Itu mungkin sebabnya Lembaga Sensor Film Indonesia meluluskan film ini untuk tayang. Saat Komisioner LSF Rommy Fibri ditanya perihal film ini, ia bilang tak ada yang dipotong. Film ini lulus sensor untuk anak usia 13 tahun. “Artinya memang tidak ada catatan apa pun,” katanya.
Pengakuan Disney atas LGBT
Ian McKellen, aktor yang memerankan Cogsworth, pelayan Beast yang dikutuk jadi jam, menganggap kontroversi isu gay pada filmya terlalu berlebihan. Ia yang juga seorang gay dalam kehidupan nyata menganggap tak ada yang revolusioner dari momen kecil yang nyaris tak kentara itu.
“Itu cuma momen kecil yang tak seorang pun perlu ributkan sebetulnya,” katanya pada CNN selepas premier film tersebut.
Emma Watson, sang tokoh utama juga berpendapat serupa. Ia bahkan berpesan pada mereka yang mendukung isu ini untuk tidak terlalu berharap banyak. “Karena tak ada narasi yang besar tentang hal ini di sana [dalam film],” kata Emma pada Huffington Post.

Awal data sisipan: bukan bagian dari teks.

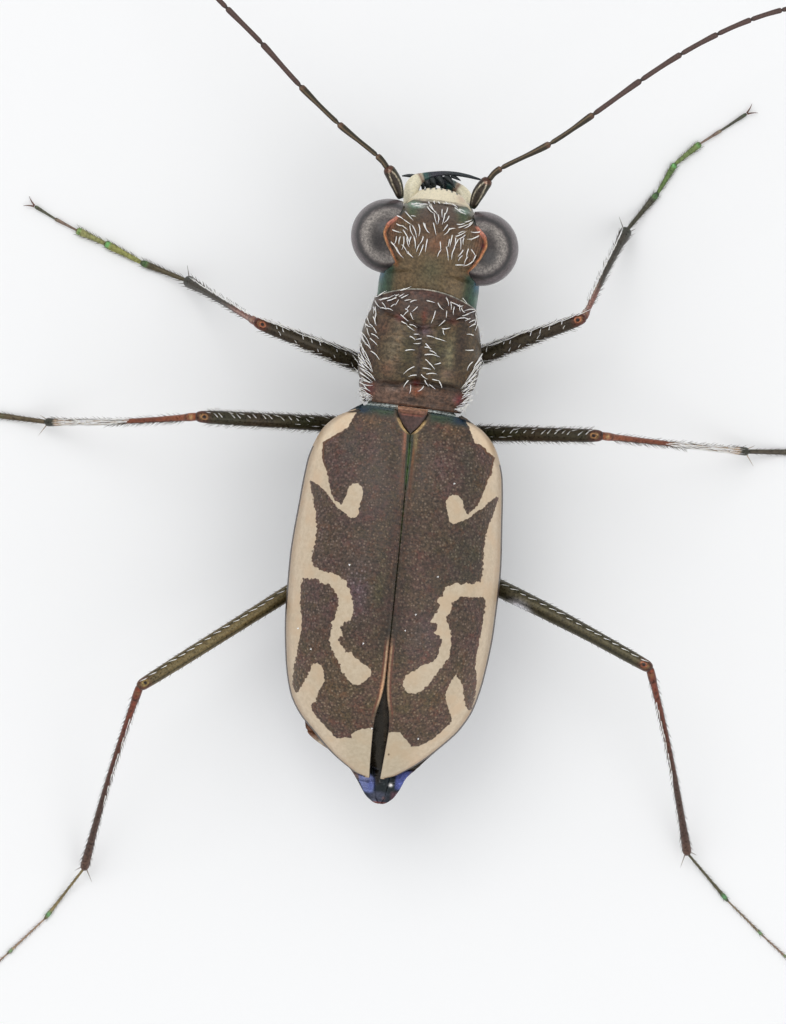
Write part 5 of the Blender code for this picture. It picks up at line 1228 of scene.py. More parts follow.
def head_capsule():
    rows, n_up, n_low = 264, 240, 130
    y = np.linspace(4.09, 6.19, rows)
    top, low, plate, cheek, sq = (f(y)[:, None] for f in (HEAD_TOP, HEAD_LOW, PLATE, CHEEK, SQUARE))
    mid = low + 0.5 * (top - low)
    q = np.linspace(1, -1, n_up + 1)[:-1][None]
    s = np.sin(q * math.pi / 2)
    XU = plate * s * (1 + smooth(0.0, 0.5, s) * (0.022 + 0.062 * bell(y, 4.94, 0.21)[:, None]))
    A = smooth(4.70, 5.02, y)[:, None] * smooth(5.98, 5.62, y)[:, None]
    crest = top + A * (0.255 * np.abs(s) ** 2.6 + 0.050 * bell(np.abs(s), 0.955, 0.045))
    # hollow of the brow between the eyes, low centre swelling, furrows
    YU = y[:, None] + 0 * XU
    crest = crest - 0.035 * A * bell(np.abs(s), 0.62, 0.22) + 0.012 * bell(XU, 0, 0.22) * smooth(5.2, 5.7, YU)
    crest = crest - 0.030 * bell(np.abs(XU), 0.36, 0.10) * smooth(5.45, 5.85, YU) * smooth(6.1, 5.95, YU)
    striae = np.sin(2 * math.pi * (np.abs(XU) - 0.10 * (YU - 5.3)) / 0.046 + 1.5 * clouds(np.stack((XU, YU, 0 * XU), -1), 0.3, 51))
    crest = crest + 0.0050 * striae * A * smooth(0.30, 0.5, np.abs(XU)) * smooth(0.99, 0.93, np.abs(s))
    Q = np.stack((XU * 1.6, YU * 0.8, 0 * XU), -1)
    crest = crest + 0.0045 * clouds(Q, 0.045, 52) + 0.008 * clouds(Q, 0.28, 53)
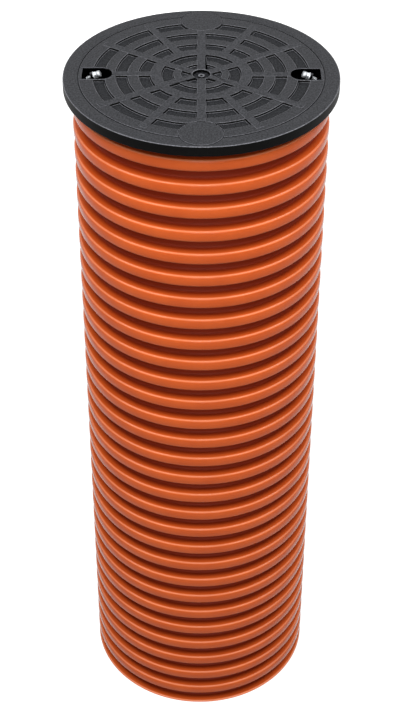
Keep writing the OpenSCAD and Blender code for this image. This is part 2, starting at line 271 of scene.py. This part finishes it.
def keep_result(base, name, body="root"):
    """Turns what an object's modifiers make into a plain piece that rides on a body."""
    graph = bpy.context.evaluated_depsgraph_get()
    mesh = bpy.data.meshes.new_from_object(base.evaluated_get(graph), depsgraph=graph)
    bpy.data.objects.remove(base)
    mesh.name = name
    piece = bpy.data.objects.new(name, mesh)
    bpy.context.scene.collection.objects.link(piece)
    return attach(piece, body)


shaft = keep_result(pipe_base, "shaft_pipe")
even = shaft.modifiers.new("even_faces", "WEIGHTED_NORMAL")
even.weight = 100
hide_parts("shaft")


# ---------------------------------------------------------------------------------------
# Cover: a round cap injection moulded in black polypropylene. Its plate rests on the sawn
# end of the shaft, and its lattice of bars and pockets is moulded with it.
# ---------------------------------------------------------------------------------------

# Heights above the foot, radii from the middle, and how exactly a height is met.
LID_TOP = 1003.7 * MM
PLATE_TOP = 1003.4 * MM
POCKET_FLOOR = 1001 * MM
UNDERSIDE = 985 * MM
HUB_BOSS = 4.6 * MM
HUB_LIP = 11.2 * MM
RIM_START = 171.2 * MM
SLOT_START, SLOT_END = 112 * MM, 149.5 * MM
SLOT_HALF = 14.1 * MM
WALL_LEAN = 1.1 * MM
EDGE_ROUND = 1.2 * MM
SHADED_CORNER = 3.2 * MM
NEAR = 0.05 * MM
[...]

Meski narasi itu nyatanya tak sebesar yang dihembuskan isu, tapi ada satu poin dari Disney yang patut diapresiasi: kenyataan bahwa ia mengakui keberagaman. LeFou mungkin tidak punya momen melela (coming out) seperti yang digunjingkan sebelum film ini tayang, tapi Disney memercayakan sejumlah gay yang turut berkontribusi membuat film mereka. Mulai dari sutradara (Bill Condon) hingga para pemain (Ian McKellen dan Luke Evan yang juga gay dalam kehidupan nyata).
Di antara studio film lainnya, Disney memang salah satu yang unggul dan memimpin dalam isu keberagaman. Mereka punya serial televisi yang tokoh utamanya Afro-Amerika, orang Latin, dan kartun terbaru yang akan memasukkan ciuman sesama jenis.
Disney sebenarnya hanya sedang mengubah dirinya sendiri, setelah selama ini dikritik banyak pihak, terutama feminis, karena dianggap telah membentuk gambaran gender yang keliru lewat dongeng-dongeng princess-nya.